What you will do >>
Transcribe word for word only the span whose first line is the one with "ferrule_a();" and whose last line is the one with "imported = [obj"; both of those lines belong to it.

** Begin Source data **

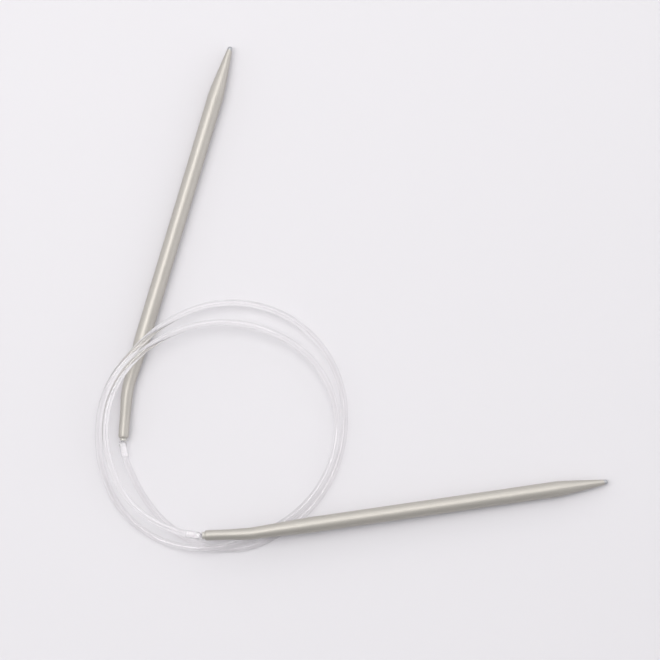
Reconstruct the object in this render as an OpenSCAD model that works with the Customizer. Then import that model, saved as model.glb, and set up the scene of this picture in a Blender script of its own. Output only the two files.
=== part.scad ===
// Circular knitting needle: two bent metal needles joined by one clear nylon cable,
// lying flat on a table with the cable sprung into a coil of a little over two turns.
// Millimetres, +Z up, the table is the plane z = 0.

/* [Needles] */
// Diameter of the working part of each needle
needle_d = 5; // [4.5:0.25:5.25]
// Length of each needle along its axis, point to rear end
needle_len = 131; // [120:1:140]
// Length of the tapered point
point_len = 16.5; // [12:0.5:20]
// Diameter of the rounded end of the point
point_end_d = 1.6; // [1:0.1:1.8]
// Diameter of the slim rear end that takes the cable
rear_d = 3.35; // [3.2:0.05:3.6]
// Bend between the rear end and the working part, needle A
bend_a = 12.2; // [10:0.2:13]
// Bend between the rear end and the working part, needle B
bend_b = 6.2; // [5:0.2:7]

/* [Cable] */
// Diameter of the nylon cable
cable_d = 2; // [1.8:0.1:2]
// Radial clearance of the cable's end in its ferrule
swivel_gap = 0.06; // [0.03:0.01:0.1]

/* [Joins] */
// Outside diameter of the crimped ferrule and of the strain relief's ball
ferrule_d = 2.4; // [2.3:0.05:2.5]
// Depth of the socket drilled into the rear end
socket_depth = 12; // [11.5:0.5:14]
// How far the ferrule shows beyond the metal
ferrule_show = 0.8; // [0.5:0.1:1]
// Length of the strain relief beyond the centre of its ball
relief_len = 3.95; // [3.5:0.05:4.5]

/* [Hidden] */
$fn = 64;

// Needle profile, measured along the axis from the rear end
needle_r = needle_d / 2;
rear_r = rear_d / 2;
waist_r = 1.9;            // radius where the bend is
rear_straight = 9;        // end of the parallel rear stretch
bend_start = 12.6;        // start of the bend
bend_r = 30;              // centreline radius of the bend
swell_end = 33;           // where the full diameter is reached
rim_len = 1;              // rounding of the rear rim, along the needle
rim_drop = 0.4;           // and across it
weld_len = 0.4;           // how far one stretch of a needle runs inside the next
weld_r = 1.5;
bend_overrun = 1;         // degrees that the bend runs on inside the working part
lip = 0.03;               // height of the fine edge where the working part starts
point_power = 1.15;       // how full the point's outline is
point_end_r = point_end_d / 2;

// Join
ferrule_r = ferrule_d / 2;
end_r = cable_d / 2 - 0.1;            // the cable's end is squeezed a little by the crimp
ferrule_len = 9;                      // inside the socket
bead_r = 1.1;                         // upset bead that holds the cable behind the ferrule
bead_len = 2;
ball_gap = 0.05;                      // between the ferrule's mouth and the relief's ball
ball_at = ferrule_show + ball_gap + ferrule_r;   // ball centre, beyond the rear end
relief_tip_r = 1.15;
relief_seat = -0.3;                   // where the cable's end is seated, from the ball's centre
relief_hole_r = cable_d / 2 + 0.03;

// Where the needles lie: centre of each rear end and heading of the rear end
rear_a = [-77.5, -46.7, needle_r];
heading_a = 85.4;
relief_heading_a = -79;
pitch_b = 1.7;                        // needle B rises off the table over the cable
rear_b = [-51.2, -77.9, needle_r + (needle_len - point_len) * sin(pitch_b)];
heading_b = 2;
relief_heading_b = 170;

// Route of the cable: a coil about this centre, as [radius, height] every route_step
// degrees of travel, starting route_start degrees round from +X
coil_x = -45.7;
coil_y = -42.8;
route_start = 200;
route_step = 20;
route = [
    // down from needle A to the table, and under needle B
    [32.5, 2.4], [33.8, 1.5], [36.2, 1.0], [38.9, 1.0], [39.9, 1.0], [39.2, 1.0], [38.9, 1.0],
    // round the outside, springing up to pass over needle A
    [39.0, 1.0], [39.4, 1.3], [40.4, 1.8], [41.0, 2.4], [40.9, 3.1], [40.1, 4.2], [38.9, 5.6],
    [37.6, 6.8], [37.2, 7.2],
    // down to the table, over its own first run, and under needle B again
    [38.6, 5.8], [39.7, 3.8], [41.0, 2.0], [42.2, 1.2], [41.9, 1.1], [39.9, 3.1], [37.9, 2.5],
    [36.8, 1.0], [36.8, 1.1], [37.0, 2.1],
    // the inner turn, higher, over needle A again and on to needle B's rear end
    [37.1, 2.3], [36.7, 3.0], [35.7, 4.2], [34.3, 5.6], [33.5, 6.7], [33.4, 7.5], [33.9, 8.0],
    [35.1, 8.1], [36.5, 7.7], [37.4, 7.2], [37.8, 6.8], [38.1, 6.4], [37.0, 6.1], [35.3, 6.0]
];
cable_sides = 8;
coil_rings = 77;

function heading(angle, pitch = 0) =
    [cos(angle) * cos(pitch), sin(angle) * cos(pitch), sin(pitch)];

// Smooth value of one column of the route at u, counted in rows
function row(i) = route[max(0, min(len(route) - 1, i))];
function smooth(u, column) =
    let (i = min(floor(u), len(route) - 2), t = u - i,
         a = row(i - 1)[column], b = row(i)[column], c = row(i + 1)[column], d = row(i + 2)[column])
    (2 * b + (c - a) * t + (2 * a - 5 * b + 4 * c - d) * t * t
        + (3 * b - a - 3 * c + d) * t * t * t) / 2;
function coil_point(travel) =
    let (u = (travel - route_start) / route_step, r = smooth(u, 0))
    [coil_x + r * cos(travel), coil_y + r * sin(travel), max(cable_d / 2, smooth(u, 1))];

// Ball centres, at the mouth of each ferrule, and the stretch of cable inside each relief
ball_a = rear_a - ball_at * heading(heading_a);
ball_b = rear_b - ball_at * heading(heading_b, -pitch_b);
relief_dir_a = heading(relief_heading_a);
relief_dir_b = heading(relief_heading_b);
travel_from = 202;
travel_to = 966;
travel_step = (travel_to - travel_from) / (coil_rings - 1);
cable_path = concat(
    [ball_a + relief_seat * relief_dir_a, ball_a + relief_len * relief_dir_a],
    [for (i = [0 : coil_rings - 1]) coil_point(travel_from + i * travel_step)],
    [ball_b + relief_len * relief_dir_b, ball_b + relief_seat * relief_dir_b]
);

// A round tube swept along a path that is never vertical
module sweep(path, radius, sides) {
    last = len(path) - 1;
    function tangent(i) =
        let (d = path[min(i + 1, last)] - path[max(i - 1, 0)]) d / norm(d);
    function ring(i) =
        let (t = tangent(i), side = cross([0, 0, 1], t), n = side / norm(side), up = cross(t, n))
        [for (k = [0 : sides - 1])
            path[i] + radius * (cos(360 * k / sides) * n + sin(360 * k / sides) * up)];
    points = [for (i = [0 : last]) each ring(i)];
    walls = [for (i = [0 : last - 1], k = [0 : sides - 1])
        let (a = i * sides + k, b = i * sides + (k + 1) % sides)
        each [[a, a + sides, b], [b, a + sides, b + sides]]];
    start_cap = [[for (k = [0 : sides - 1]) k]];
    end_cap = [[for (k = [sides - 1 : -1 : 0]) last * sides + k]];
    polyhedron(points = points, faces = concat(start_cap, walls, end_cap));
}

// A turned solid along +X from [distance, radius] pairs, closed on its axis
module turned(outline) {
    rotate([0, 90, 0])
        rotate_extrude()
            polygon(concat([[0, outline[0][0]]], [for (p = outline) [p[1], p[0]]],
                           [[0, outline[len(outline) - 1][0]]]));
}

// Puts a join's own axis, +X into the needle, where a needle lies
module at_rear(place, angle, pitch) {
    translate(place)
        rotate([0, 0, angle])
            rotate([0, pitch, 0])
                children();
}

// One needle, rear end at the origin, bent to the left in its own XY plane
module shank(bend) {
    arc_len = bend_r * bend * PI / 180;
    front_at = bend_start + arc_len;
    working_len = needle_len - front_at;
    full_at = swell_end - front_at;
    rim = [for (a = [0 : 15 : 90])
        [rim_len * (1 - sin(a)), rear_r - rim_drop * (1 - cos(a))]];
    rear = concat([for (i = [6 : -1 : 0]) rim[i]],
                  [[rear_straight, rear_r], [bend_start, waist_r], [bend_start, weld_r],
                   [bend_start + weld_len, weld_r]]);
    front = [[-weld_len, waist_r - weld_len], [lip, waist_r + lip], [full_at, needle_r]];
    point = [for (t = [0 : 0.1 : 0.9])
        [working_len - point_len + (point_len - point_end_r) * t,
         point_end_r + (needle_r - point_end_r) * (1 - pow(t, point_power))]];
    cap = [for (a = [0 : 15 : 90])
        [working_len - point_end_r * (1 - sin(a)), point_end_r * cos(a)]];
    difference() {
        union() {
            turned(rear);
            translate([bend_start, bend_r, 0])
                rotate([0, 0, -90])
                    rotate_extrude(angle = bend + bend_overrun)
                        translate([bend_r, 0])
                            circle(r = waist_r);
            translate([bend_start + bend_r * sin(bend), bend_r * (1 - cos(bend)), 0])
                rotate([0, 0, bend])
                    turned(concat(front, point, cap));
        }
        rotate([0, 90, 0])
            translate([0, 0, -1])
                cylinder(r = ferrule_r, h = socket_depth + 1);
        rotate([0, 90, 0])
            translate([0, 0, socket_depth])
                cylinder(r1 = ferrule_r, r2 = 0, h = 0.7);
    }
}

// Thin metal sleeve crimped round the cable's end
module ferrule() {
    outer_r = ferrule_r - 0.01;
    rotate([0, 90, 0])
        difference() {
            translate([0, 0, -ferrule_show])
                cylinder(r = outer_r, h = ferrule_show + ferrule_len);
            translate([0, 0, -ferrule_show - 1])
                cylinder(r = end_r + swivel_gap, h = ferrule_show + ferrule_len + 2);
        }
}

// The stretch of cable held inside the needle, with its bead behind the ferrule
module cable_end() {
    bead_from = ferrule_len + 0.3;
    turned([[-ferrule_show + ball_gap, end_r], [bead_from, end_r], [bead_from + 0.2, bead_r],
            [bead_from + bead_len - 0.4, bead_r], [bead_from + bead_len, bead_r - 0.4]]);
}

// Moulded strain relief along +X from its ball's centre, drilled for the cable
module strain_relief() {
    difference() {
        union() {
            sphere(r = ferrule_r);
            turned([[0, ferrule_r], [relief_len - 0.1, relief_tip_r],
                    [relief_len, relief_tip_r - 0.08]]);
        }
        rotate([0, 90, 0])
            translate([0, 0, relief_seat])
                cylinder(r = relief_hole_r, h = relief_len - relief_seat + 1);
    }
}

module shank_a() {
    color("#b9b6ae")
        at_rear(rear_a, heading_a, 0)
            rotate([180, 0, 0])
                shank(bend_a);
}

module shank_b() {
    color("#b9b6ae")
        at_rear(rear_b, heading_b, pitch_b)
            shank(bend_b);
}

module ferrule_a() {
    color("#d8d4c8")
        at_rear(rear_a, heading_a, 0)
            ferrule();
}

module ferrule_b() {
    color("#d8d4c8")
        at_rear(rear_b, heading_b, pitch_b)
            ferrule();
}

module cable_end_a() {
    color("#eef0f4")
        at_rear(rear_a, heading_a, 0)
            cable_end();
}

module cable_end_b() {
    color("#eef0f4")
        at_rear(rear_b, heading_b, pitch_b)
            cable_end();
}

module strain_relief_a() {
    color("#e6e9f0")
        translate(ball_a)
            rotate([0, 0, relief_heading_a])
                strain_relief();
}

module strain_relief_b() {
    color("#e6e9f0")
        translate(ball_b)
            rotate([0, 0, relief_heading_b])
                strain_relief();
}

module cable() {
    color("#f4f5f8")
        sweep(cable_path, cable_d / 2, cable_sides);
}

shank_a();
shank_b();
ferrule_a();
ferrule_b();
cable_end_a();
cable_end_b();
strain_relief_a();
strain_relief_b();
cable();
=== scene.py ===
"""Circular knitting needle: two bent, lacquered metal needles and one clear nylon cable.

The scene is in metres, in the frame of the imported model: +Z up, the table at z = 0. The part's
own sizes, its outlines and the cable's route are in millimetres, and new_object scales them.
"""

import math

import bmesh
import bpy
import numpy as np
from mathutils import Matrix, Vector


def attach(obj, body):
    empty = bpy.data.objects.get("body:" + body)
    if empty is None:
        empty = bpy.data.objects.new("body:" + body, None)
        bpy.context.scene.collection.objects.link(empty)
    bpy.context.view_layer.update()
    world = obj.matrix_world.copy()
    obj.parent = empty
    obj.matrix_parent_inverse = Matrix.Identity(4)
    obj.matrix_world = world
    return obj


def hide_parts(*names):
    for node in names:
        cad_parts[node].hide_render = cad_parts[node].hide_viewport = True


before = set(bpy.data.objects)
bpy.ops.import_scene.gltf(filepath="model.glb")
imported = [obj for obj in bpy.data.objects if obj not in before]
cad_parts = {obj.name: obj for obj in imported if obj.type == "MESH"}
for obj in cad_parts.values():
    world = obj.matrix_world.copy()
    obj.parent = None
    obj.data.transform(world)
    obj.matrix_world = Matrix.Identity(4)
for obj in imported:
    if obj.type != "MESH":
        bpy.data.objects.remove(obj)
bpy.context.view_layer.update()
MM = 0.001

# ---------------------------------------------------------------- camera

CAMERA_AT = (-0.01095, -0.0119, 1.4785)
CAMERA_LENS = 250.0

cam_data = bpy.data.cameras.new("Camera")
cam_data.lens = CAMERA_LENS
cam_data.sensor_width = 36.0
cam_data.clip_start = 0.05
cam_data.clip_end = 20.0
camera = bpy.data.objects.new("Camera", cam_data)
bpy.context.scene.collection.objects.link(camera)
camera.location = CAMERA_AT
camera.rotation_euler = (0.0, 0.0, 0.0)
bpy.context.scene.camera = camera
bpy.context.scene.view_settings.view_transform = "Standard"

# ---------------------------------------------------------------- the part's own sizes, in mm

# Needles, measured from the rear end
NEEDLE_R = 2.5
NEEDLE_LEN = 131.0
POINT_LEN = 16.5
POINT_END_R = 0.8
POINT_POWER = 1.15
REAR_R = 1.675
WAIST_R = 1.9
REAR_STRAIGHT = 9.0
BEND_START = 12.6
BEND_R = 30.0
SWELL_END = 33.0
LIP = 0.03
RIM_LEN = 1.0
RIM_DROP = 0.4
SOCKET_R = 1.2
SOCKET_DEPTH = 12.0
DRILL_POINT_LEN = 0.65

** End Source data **

Exercise output >>
ferrule_a();
ferrule_b();
cable_end_a();
cable_end_b();
strain_relief_a();
strain_relief_b();
cable();
=== scene.py ===
"""Circular knitting needle: two bent, lacquered metal needles and one clear nylon cable.

The scene is in metres, in the frame of the imported model: +Z up, the table at z = 0. The part's
own sizes, its outlines and the cable's route are in millimetres, and new_object scales them.
"""

import math

import bmesh
import bpy
import numpy as np
from mathutils import Matrix, Vector


def attach(obj, body):
    empty = bpy.data.objects.get("body:" + body)
    if empty is None:
        empty = bpy.data.objects.new("body:" + body, None)
        bpy.context.scene.collection.objects.link(empty)
    bpy.context.view_layer.update()
    world = obj.matrix_world.copy()
    obj.parent = empty
    obj.matrix_parent_inverse = Matrix.Identity(4)
    obj.matrix_world = world
    return obj


def hide_parts(*names):
    for node in names:
        cad_parts[node].hide_render = cad_parts[node].hide_viewport = True


before = set(bpy.data.objects)
bpy.ops.import_scene.gltf(filepath="model.glb")
imported = [obj for obj in bpy.data.objects if obj not in before]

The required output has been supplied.